In 2016, Tyor reconnected with an old friend, Luke McGinnis, who became his roommate upon relocating to Brooklyn, and the two began collaborating musically almost immediately. A week after playing a gig together in the city, McGinnis invited over many of the other musicians involved to their apartment to play an arrangement of a song for fun, setting up a video camera to capture the room’s magic.

The duo got a few more sessions under their belt, but it didn’t take long for Tyor and McGinnis, with collaborators Drew Krasner and Liz Maney, to start experimenting with recording outside of their apartment, taking their gear and crew on the road to film on location in Pennsylvania and Nashville, TN. “While maintaining our musical integrity, we also tried to expand what these sessions could do, to try and innovate and bring more people in,” Tyor says.

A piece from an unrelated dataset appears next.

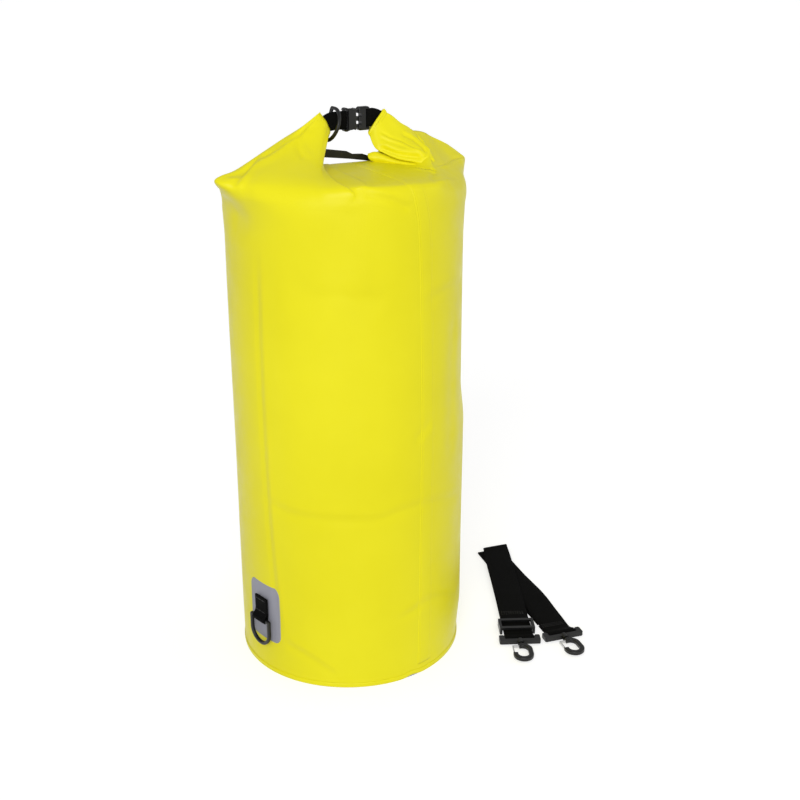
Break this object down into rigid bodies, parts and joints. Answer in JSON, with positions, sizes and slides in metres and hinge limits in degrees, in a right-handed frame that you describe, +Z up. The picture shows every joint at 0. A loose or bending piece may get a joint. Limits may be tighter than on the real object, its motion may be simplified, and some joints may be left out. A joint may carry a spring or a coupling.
{
  "type": "stuff sack",
  "caption": "Upright roll-top dry sack in coated fabric: rolled mouth clipped into a carry loop, base D-ring and a detached webbing shoulder strap with snap hooks.",
  "frame": {"origin": "centre of the round base where it meets the ground", "axes": "+Z up along the bag, X along the rolled mouth with the buckle's latch towards +X, front towards -Y"},
  "size_m": [0.4868, 0.37, 0.7036],
  "materials": {
    "yellow_pvc": "semi-gloss coated tarpaulin",
    "grey_pvc": "satin coated tarpaulin",
    "black_webbing": "ribbed webbing",
    "black_plastic": "satin moulded acetal",
    "black_stiffener": "smooth strip",
    "black_thread": "bonded thread",
    "gate_steel": "spring wire"
  },
  "bodies": {
    "bag": {"bag_tube": "yellow_pvc", "bag_shoulder": "yellow_pvc", "base_disc": "grey_pvc", "base_seam_ring": "yellow_pvc", "side_seam_tape": "yellow_pvc", "lower_patch": "grey_pvc", "mouth_roll_left": "yellow_pvc", "mouth_roll_right": "yellow_pvc", "right_arm_tip": "yellow_pvc", "mouth_stiffener": "black_stiffener", "left_buckle_webbing": "black_webbing", "buckle_socket": "black_plastic", "lower_webbing_tab": "black_webbing", "tab_bartacks": "black_thread"},
    "latch": {"buckle_latch": "black_plastic", "right_buckle_webbing": "black_webbing", "right_end_hem": "yellow_pvc"},
    "prong_up": {"upper_prong": "black_plastic"},
    "prong_down": {"lower_prong": "black_plastic"},
    "top_ring": {"top_d_ring": "black_plastic"},
    "lower_ring": {"lower_d_ring": "black_plastic"},
    "strap": {"strap_upper_run": "black_webbing", "strap_lower_run": "black_webbing", "hook_1_end_loop": "black_webbing", "hook_2_end_loop": "black_webbing"},
    "slider": {"strap_slider": "black_plastic"},
    "hook_1_swivel_base": {"hook_1_base": "black_plastic"},
    "hook_1_hook": {"hook_1_snap": "black_plastic"},
    "hook_1_spring_gate": {"hook_1_gate": "gate_steel"},
    "hook_2_swivel_base": {"hook_2_base": "black_plastic"},
    "hook_2_hook": {"hook_2_snap": "black_plastic"},
    "hook_2_spring_gate": {"hook_2_gate": "gate_steel"}
  },
  "joints": [
    {"name": "buckle_release", "type": "slide", "parent": "bag", "child": "latch", "axis": [1, 0, 0], "range_m": [0, 0.013], "deforming": ["right_arm_tip", "upper_prong", "lower_prong"]},
    {"name": "upper_prong_press", "type": "hinge", "parent": "latch", "child": "prong_up", "pos_m": [0.0192, 0, 0.6963], "axis": [0, -1, 0], "range_deg": [0, 10], "stiffness_Nm_per_rad": 0.05},
    {"name": "lower_prong_press", "type": "hinge", "parent": "latch", "child": "prong_down", "pos_m": [0.0192, 0, 0.6793], "axis": [0, 1, 0], "range_deg": [0, 10], "stiffness_Nm_per_rad": 0.05},
    {"name": "top_ring_swing", "type": "hinge", "parent": "bag", "child": "top_ring", "pos_m": [-0.01013, 0, 0.69938], "axis": [0.9455, 0, -0.3256], "range_deg": [-6, 6]},
    {"name": "lower_ring_swing", "type": "hinge", "parent": "bag", "child": "lower_ring", "pos_m": [-0.14818, -0.02746, 0.076], "axis": [-0.1822, 0.9833, 0], "range_deg": [0, 160]},
    {"name": "strap_lift", "type": "slide", "parent": "bag", "child": "strap", "axis": [0, 0, 1], "range_m": [0, 0.3]},
    {"name": "slider_travel", "type": "slide", "parent": "strap", "child": "slider", "axis": [0.4848, 0.8746, 0], "range_m": [0, 0.014]},
    {"name": "hook_1_fold", "type": "hinge", "parent": "strap", "child": "hook_1_swivel_base", "pos_m": [0.1758, -0.1505, 0.0045], "axis": [-0.8746, 0.4848, 0], "range_deg": [0, 110]},
    {"name": "hook_1_swivel", "type": "hinge", "parent": "hook_1_swivel_base", "child": "hook_1_hook", "pos_m": [0.16998, -0.161, 0.0045], "axis": [-0.4848, -0.8746, 0], "continuous": true},
    {"name": "hook_1_gate_press", "type": "hinge", "parent": "hook_1_hook", "child": "hook_1_spring_gate", "pos_m": [0.16156, -0.16753, 0.0045], "axis": [0, 0, 1], "range_deg": [0, 25], "stiffness_Nm_per_rad": 0.02},
    {"name": "hook_2_fold", "type": "hinge", "parent": "strap", "child": "hook_2_swivel_base", "pos_m": [0.2315, -0.1705, 0.0045], "axis": [-0.9724, 0.2334, 0], "range_deg": [0, 110]},
    {"name": "hook_2_swivel", "type": "hinge", "parent": "hook_2_swivel_base", "child": "hook_2_hook", "pos_m": [0.2287, -0.18217, 0.0045], "axis": [-0.2334, -0.9724, 0], "continuous": true},
    {"name": "hook_2_gate_press", "type": "hinge", "parent": "hook_2_hook", "child": "hook_2_spring_gate", "pos_m": [0.22233, -0.19072, 0.0045], "axis": [0, 0, 1], "range_deg": [0, 25], "stiffness_Nm_per_rad": 0.02}
  ]
}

After nearly two years of building upon their initial concept, the group began crowdfunding for its largest undertaking to date: a trip overseas to Iceland involving almost 40 musicians and crew members. 

“It was crazy,” says Tyor. “It was definitely a lot. I hesitate to say it was a full-time job, but there were definitely some weeks where it was a full-time job, especially the couple of weeks leading up to the trip.”

The large group set out in the fall of 2018 and recorded a treasure trove of material over 10 days. The ensemble took on The Decemberists’ “The Crane Wife 3” in a room graciously larger than a Brooklyn walk-up, covered the Dirty Projectors-Bjork collaboration “On and Ever Onward” with a small waterfall as backdrop, and scaled things back down for The Mountain Goats’ “The Mess Inside.”

“We also had a lot of help, of course,” says Tyor, acknowledging the efforts of a now vast public body. “That’s been so consistent for all of it. The whole project is a community project, really. Everybody donates their time.”

As the group has grown and democratized, Tyor has begun to imagine where the project can go from here—or rather, what more can it do. During the group’s travels between Athens and Atlanta in September, they recorded five sessions here in the Classic City, in addition to a few unplanned interludes. Among those were a cut from singer-songwriter LeeAnn Peppers’ new album, a session with violinist and pop songsmith Kishi Bashi at his home, and a medley of tunes at Taylor Chicoine’s Pity Party, a house show venue with a like-minded propensity for filming live performances of local bands.

But it was a stop between cities, at the Stewart Detention Center in South Georgia, that provided Tyor with one of those “what more” moments. The center, whose population eclipses that of the nearby town of Lumpkin, holds immigrants awaiting trial for deportation. Tyor and company viewed the facility and toured a community center, El Refugio, that provides legal advice and shelter for visiting relatives. The center served as a setting for a session.

“[It] sort of revitalized everyone, making us sort of focused on how privileged we are to get to do what we do, and maybe where there is value in doing what we do,” says Tyor. “It’s a good question we ask ourselves all the time: Why are we doing this?”

Moving forward, with plans to apply for nonprofit status and funding grants, the Apartment Sessions players are well on their way to determining just what they can achieve.